Dos sete conselheiros da Petrobrás indicados pela União, quatro apresentaram cartas renunciando ao cargo. Dos três restantes, Roberto Castello Branco está sendo afastado pelo governo. Permanecerão apenas, como indicados da União, o presidente do conselho, almirante Eduardo Bacellar, e o oficial da reserva da Marinha Ruy Schneider. Na semana passada, como informou o Estadão/Broadcast, um conselheiro que representa os acionistas minoritários havia informado à empresa que também não aceitaria ser reconduzido.

Fechando a conta: dos 11 integrantes do conselho, seis terão de ser substituídos para o mandato que terminaria em 2022.

Na diretoria executiva também haverá baixas. O diretor de Governança, Marcelo Zenkner, já avisou que não continuará no cargo. Num primeiro momento, toda a diretoria cogitou entregar os cargos. Depois, resolveram ficar ao menos durante o processo de transição. Agora, a situação está indefinida.

No Conselho de Administração houve um dilema comum entre os integrantes que decidiram entregar os cargos: renunciar para deixar clara a insatisfação ou ficar e tentar, dentro da empresa, impedir consequências piores na gestão. Alguns chegaram a comparar o discurso intervencionista de Bolsonaro com o de governos petistas.

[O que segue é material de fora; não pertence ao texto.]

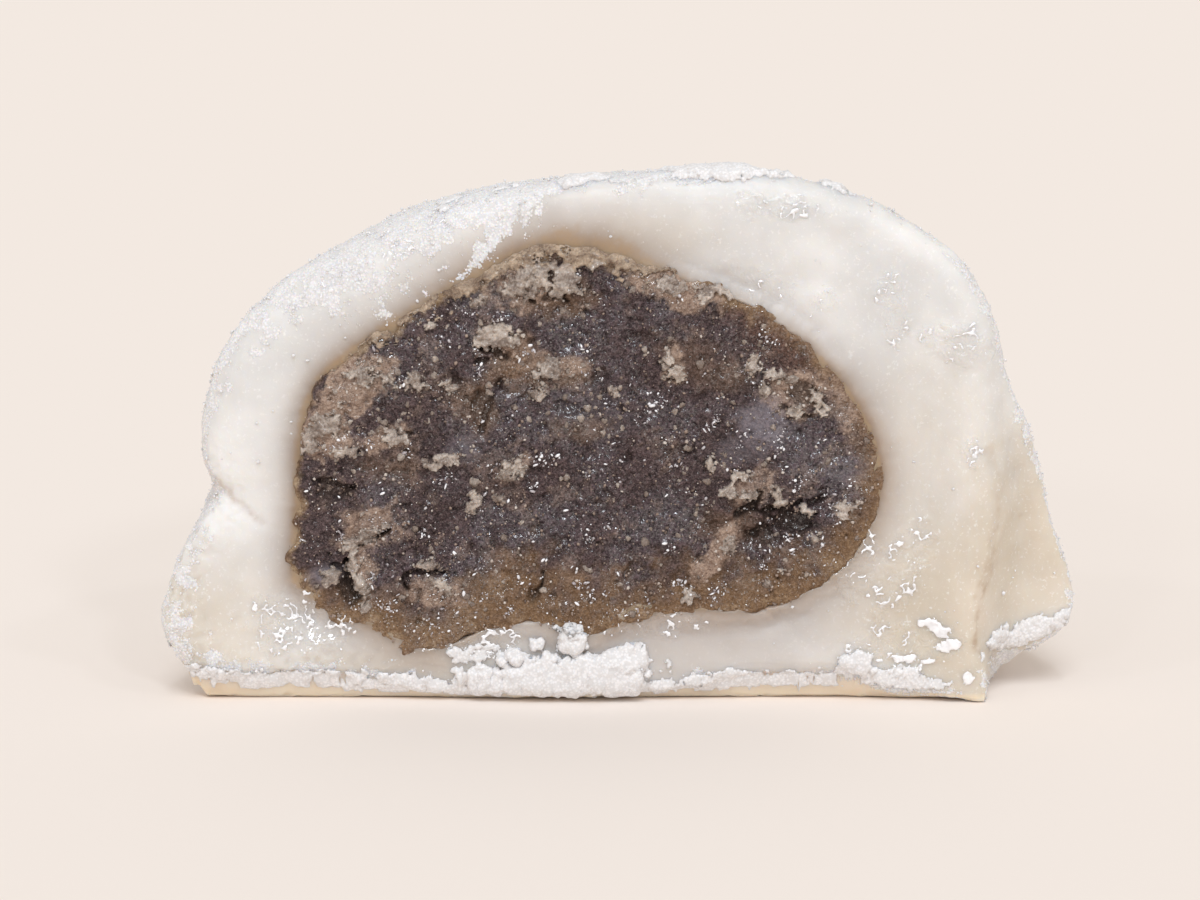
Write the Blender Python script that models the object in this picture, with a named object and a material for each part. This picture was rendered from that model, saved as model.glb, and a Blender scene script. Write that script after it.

Depois que o presidente criticou a política de preços ao anunciar mudanças na Petrobrás, a empresa anunciou mais um reajuste. E, na companhia, não está descartado um novo aumento antes da saída de Castello Branco, no dia 20. Se o modelo da empresa mostrar que há volatilidade e que precisa fazer um novo reajuste, a diretoria tomará a decisão que achar adequada.